**AIM**
Please return the full listing below without altering anything.

==========

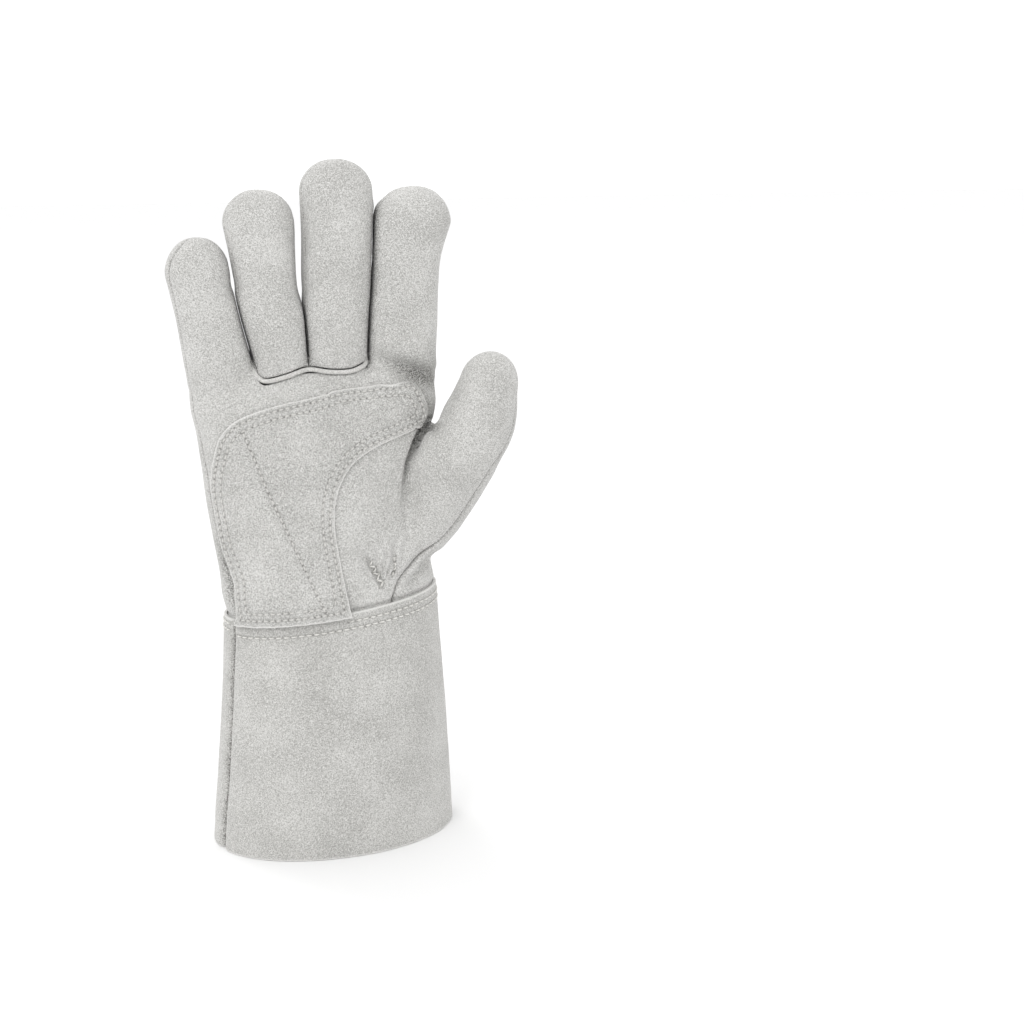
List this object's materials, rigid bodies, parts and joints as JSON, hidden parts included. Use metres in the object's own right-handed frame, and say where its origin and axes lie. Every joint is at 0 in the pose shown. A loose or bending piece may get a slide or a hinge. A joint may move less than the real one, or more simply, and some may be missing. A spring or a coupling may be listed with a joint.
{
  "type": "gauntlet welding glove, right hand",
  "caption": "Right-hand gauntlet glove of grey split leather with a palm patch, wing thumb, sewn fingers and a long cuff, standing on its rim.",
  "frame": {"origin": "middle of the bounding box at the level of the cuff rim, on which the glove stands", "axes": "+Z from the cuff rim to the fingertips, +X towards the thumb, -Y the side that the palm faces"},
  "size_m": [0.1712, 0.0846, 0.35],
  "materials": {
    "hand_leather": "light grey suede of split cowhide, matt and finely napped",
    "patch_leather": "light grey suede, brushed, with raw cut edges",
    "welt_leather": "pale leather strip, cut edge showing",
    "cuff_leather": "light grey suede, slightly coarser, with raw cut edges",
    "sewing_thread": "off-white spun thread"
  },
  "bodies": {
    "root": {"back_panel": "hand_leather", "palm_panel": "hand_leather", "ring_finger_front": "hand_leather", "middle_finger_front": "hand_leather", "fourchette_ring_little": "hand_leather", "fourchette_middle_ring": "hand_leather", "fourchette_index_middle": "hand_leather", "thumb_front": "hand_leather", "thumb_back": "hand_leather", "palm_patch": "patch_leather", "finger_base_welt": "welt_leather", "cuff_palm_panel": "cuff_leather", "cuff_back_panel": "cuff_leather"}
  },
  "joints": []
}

==========

**FINISHED ANSWER**
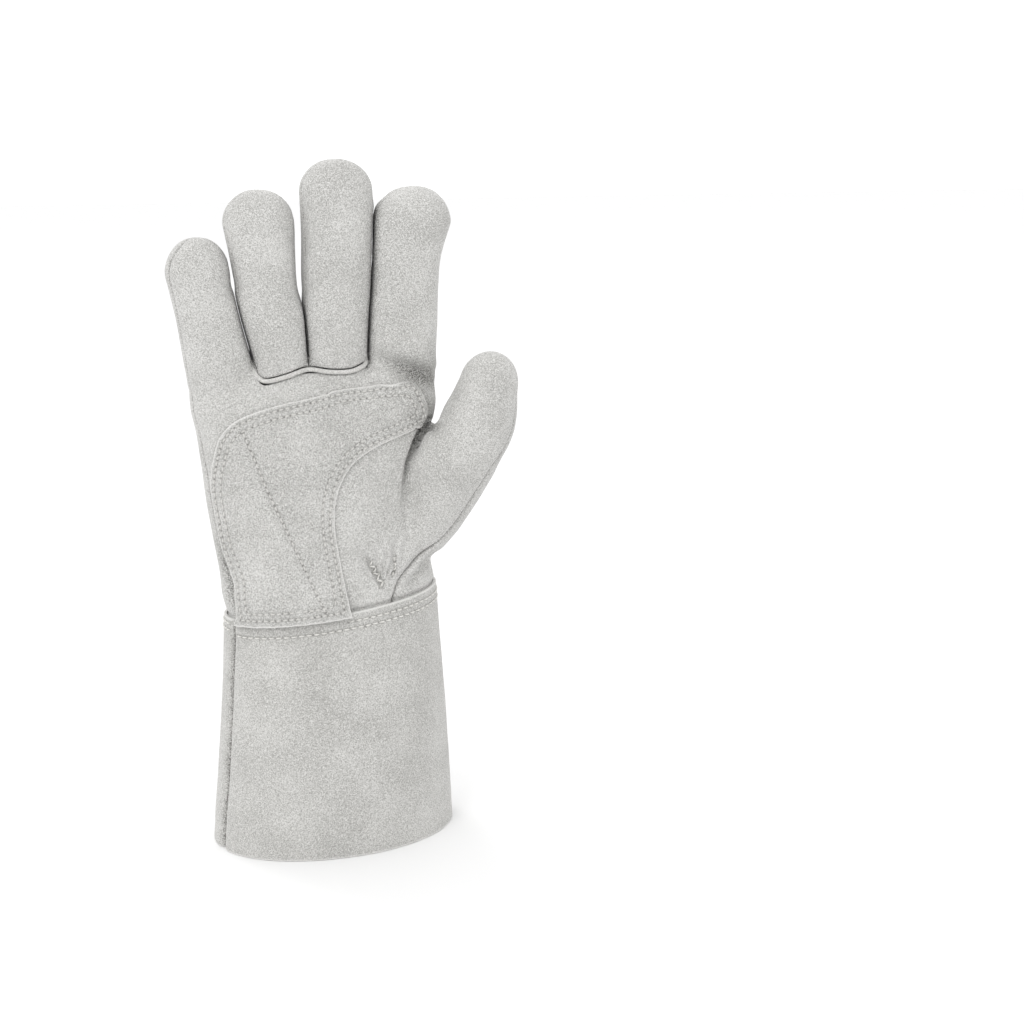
List this object's materials, rigid bodies, parts and joints as JSON, hidden parts included. Use metres in the object's own right-handed frame, and say where its origin and axes lie. Every joint is at 0 in the pose shown. A loose or bending piece may get a slide or a hinge. A joint may move less than the real one, or more simply, and some may be missing. A spring or a coupling may be listed with a joint.
{
  "type": "gauntlet welding glove, right hand",
  "caption": "Right-hand gauntlet glove of grey split leather with a palm patch, wing thumb, sewn fingers and a long cuff, standing on its rim.",
  "frame": {"origin": "middle of the bounding box at the level of the cuff rim, on which the glove stands", "axes": "+Z from the cuff rim to the fingertips, +X towards the thumb, -Y the side that the palm faces"},
  "size_m": [0.1712, 0.0846, 0.35],
  "materials": {
    "hand_leather": "light grey suede of split cowhide, matt and finely napped",
    "patch_leather": "light grey suede, brushed, with raw cut edges",
    "welt_leather": "pale leather strip, cut edge showing",
    "cuff_leather": "light grey suede, slightly coarser, with raw cut edges",
    "sewing_thread": "off-white spun thread"
  },
  "bodies": {
    "root": {"back_panel": "hand_leather", "palm_panel": "hand_leather", "ring_finger_front": "hand_leather", "middle_finger_front": "hand_leather", "fourchette_ring_little": "hand_leather", "fourchette_middle_ring": "hand_leather", "fourchette_index_middle": "hand_leather", "thumb_front": "hand_leather", "thumb_back": "hand_leather", "palm_patch": "patch_leather", "finger_base_welt": "welt_leather", "cuff_palm_panel": "cuff_leather", "cuff_back_panel": "cuff_leather"}
  },
  "joints": []
}